I grew up in Westmeath, a mix of both, while Lapasse, six miles to the west had not a single Protestant whatsoever residing there and Beachburg, the same distance to the south had no Catholics. Was someone of the ‘wrong’ faith prevented from settling in those towns and possibly offered an incentive to reside In Westmeath? I also believed back then that Catholics and Protestants grew different coloured beans – my Dad told me that! To survive in Westmeath I had to be wily. Eighty percent of the kids around my age were Catholic and I desperately wanted friends. What it boiled down too: there was little difference between them and myself. We were all gas and no brakes, they used the same cuss words and we all thought our parents didn’t know dick-all about real life. Sundays were tough. Living next door to the Catholic Church, I could see most of my friends going in and coming out of Mass from my window. Why couldn’t I have been born of that persuasion? Not a chance of that as my maternal grandfather was a man of the cloth. After he died when I was 12, my mother said, “Remember, your grandfather can look down and see everything you do – like pee outside.” For years, I was mindful of him observing my every move.

The subject of ‘those versus us’ only popped up when a parent might be overheard to say, “Stay away from those Catholic kids, they will try to convert you.” Of course they never did! I felt terribly insulted one evening. Seven or eight of us were walking by the Catholic Church in a group. One girl didn’t make the ‘sign of the cross’ as she was expected too. Seconds later, her older brother from down the street noticed and screeched at her, sounding like a siren in the heart of the night, “Those Protestants are making you lose your faith.” I glanced around and realized I was the only Protestant in the bunch. So much for his anxiety! We had enough boys one year for a full patrol and joined the Beachburg Boy Scouts. First, a form had to be completed — one question asked our religion. I had no idea how to spell ‘Protestant’, so happened to ask one of the Catholic guys, who knew. As for the other three Beachburg patrols, 100 percent Protestant, they didn’t give our Crow Patrol much pushback – the small remarks in jest.

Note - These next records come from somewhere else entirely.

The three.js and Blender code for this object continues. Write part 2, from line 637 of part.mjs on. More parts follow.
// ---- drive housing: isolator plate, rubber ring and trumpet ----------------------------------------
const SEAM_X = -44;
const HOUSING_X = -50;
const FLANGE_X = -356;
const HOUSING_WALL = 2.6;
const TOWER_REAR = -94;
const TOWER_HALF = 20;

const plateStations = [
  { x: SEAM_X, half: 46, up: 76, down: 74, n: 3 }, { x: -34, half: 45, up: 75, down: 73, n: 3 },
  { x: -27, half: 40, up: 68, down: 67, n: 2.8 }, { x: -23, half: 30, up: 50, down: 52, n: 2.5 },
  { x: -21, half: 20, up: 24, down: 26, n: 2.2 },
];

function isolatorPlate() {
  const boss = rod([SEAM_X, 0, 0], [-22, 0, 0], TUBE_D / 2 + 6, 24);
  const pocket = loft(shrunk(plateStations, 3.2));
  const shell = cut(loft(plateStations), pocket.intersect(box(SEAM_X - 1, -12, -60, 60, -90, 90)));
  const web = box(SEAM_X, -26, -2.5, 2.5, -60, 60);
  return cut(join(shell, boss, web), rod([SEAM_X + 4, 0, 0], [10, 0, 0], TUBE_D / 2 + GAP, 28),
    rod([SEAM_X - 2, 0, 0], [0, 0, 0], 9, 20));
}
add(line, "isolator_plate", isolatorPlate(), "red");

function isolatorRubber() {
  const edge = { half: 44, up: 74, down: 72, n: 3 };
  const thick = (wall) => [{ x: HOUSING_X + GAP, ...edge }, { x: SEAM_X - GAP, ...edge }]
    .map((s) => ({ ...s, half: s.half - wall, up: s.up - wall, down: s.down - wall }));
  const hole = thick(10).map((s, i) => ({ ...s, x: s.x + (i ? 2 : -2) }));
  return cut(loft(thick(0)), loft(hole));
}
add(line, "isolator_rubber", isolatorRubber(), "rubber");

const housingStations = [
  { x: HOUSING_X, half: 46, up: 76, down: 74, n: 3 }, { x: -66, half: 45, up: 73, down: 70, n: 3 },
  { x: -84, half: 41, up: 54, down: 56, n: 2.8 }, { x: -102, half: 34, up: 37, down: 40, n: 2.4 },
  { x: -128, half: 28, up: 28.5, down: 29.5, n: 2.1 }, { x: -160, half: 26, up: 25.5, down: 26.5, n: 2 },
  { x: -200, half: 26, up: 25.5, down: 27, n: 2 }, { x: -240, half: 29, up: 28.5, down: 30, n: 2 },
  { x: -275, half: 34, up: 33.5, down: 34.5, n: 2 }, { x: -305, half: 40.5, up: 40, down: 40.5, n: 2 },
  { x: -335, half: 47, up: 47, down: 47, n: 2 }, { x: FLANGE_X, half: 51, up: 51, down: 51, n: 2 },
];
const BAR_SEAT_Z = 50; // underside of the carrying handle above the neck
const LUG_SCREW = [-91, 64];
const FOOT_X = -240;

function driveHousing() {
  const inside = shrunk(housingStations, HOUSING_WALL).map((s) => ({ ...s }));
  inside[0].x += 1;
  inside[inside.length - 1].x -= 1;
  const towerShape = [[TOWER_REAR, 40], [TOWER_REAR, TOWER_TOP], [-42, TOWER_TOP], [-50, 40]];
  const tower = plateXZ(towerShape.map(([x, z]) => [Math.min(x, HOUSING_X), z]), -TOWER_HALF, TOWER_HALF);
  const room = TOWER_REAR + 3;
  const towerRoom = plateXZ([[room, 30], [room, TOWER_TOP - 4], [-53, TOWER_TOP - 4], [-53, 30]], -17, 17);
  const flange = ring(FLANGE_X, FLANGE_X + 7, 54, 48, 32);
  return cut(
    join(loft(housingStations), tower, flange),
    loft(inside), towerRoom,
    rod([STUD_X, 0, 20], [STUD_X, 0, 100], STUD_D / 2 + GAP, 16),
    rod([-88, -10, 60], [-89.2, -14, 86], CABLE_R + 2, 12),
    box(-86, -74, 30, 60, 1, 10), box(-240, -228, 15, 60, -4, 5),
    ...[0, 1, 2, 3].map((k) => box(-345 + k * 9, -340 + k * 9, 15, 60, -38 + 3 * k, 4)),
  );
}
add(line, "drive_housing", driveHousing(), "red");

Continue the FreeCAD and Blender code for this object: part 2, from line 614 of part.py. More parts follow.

Two brothers next door and my good friends were so lucky. They had fish for supper on Fridays. I liked the menu and got a standing invitation to eat with them. I also envied them at Christmas Eve. I went to midnight mass so I could watch them open their presents afterwards. Damn, at my house it wouldn’t be for another six hours. One more anomaly was their father, a proponent of the Orange Lodge, yet his family were ‘green’. The lodge held a traditional parade in Westmeath on the twelfth of July to celebrate King Billy for some reason. Despite being controversial, the parade with all its regalia, drums, flutes and a white horse in the lead was impressive but I was unsettled about its pomposity. However, everybody lined up to see and not once was a rock thrown at that white horse or any vile name-calling but I suspected it was on the minds of many.

The sixties witnessed the banned book “Lady Chatterley’s Lover” being finally released. I lifted a copy from my uncle and squirreled it away without him any the wiser. My Catholic friends had been forewarned in church that it was a mortal sin to read it. I asked, “Was there any warning about hearing it?” The answer was a ‘No’; so an arrangement was struck. One warm summer evening, four of us slept in a half-finished house where I spent much of the night reading the expurgated parts of that book to them. We all felt so cool getting away with that antic. We now had a heads-up about sex that we couldn’t comprehend anyway!

Back then, no one at our age had an issue with or were actually conscious of the Catholics versus Protestants rivalry, despite our parents and grandparents warnings of being led astray. We accepted their biases but left them at home with them. Friends were more important.